My First Glasto – 2002

I’m not sure how it occurred but my mum got tickets for us to go to Glasto with a group of her friends. At 12 I was the youngest of the kids and had a huge crush of the son of one of my mum’s friends. My memory is somewhat patchy but a few incidents stick out clear as day even now. One was me following this boy and his friends around everywhere – partly because I liked him but also because I didn’t know anyone else.

In a somewhat humiliating moment he turned to me at one point saying loudly, ‘stop following us around, I don’t like you. Leave us alone’ (mixed signals as he was later my first kiss, but we digress) and literally ran away from me.

So there I was, at Glastonbury, no friends and didn’t want to hang out with my mum so I thought fuck it -I’m going to get a real lemonade. Obsessed I was with these real lemonades – I used to go there every day with my Glasto allowance – I went, got my lemonade, wandered back to the campsite and just as I was reaching my tent I tripped over a guy rope and went flying – lemonade and all. My only comfort was that the boy and his friends weren’t at the campsite. I sat, took a deep breath and started walking back to the lemonade stand because DAMMIT didn’t I deserve a lemonade at this point??

‘Back again?’
‘I fell over and dropped it’
‘Oh no! Here’s another on the house – a large this time’
Things were looking up. The experience wasn’t over. I wandered slowly down the Glastonbury roads sipping my lemonade and taking in the weird and wonderful that surrounded me before finding myself at the Pyramid stage. Not too busy, I got close enough to take a blurry picture or two of Gwen Stefani climbing onto the main stage speaker in full flow.

That was the first time I’d heard No Doubt and what an introduction! This badass, punky, blonde 0wning main stage…amazing. As they finished and the crowd began to dissipate I maneuvered myself to the front right of the stage and without looking at the security guard, walked full speed ahead and into the Pyramid’s backstage where I went to look for Beverley Knight.

If she was phased by a solo 12 year old wandering up to her before showtime, she didn’t show it. The most lovely woman, she signed all 5 of my mini programmes (4 for a foursome at school I was trying to get in good with) and talked to me for a few minutes (my brother has just done a song with you Beverley. Yeah, he’s good thanks) before I clocked the security guard looking at me puzzledly. I thanked her, said my goodbyes and headed back to camp where I shared my free lemonade, No Doubt and Beverley Knight stories with glee.

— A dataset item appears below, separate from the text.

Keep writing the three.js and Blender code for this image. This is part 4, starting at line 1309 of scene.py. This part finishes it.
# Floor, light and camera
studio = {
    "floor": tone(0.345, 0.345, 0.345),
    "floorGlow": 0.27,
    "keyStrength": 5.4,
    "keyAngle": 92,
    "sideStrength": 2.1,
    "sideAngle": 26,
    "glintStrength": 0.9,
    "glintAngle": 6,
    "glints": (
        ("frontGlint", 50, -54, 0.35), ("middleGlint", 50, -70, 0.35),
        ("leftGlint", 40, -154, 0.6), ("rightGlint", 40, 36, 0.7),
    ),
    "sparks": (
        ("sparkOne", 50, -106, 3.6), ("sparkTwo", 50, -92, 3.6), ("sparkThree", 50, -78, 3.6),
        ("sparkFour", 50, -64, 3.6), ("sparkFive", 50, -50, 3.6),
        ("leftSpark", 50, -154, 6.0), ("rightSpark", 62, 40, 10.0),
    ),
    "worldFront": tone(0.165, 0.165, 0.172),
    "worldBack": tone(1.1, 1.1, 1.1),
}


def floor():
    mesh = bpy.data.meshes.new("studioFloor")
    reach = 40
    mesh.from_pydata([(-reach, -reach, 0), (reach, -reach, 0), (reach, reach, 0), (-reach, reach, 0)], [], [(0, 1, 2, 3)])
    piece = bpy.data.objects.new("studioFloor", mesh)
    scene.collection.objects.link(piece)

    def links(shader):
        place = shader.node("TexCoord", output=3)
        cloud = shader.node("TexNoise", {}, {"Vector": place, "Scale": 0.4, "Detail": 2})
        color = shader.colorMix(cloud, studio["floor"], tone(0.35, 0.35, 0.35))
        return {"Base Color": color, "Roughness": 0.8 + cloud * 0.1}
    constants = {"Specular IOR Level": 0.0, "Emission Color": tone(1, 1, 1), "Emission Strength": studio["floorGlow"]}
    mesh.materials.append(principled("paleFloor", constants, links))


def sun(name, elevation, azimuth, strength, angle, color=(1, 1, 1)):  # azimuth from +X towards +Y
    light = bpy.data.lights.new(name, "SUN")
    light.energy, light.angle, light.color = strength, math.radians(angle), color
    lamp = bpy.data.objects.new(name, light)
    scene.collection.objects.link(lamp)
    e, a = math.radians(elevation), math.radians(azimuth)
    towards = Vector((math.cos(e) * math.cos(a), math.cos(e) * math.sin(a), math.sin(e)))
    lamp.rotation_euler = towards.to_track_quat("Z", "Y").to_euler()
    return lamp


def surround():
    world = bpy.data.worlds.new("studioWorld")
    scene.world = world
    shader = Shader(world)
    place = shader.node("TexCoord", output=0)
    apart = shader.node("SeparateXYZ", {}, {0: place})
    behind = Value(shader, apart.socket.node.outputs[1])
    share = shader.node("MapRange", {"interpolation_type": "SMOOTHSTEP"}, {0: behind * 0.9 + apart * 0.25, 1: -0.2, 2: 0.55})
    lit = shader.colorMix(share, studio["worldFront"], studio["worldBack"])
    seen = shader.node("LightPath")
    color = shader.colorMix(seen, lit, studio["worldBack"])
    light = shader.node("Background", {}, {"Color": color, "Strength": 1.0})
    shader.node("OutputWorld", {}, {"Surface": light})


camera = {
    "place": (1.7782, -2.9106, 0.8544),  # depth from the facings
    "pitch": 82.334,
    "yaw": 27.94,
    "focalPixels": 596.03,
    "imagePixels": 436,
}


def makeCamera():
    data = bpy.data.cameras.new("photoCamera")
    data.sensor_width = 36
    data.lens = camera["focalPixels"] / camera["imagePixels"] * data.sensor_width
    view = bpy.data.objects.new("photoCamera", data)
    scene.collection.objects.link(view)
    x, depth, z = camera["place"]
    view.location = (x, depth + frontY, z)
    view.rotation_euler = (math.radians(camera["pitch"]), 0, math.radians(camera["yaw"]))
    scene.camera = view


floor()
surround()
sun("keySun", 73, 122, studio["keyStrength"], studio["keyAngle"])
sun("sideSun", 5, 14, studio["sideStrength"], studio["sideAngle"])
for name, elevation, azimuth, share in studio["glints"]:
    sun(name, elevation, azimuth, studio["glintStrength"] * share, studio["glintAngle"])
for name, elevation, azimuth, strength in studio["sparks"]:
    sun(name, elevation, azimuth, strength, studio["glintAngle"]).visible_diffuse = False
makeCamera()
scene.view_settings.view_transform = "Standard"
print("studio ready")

Beverley Knight at Glastonbury 2002

I love thinking back to that story and to how comfortable I was to go and find my own way and the fact that the acts which stay in my mind were all powerful females. It’s a theme that’s stayed with me throughout my favourite Glasto’s – in more recent years Janelle Monae, Adele and Lizzo have filled me with awe. I’ll be watching past performances for the next few days because no matter how hard you try, someone always gets missed – but not this year – Silver Linings?!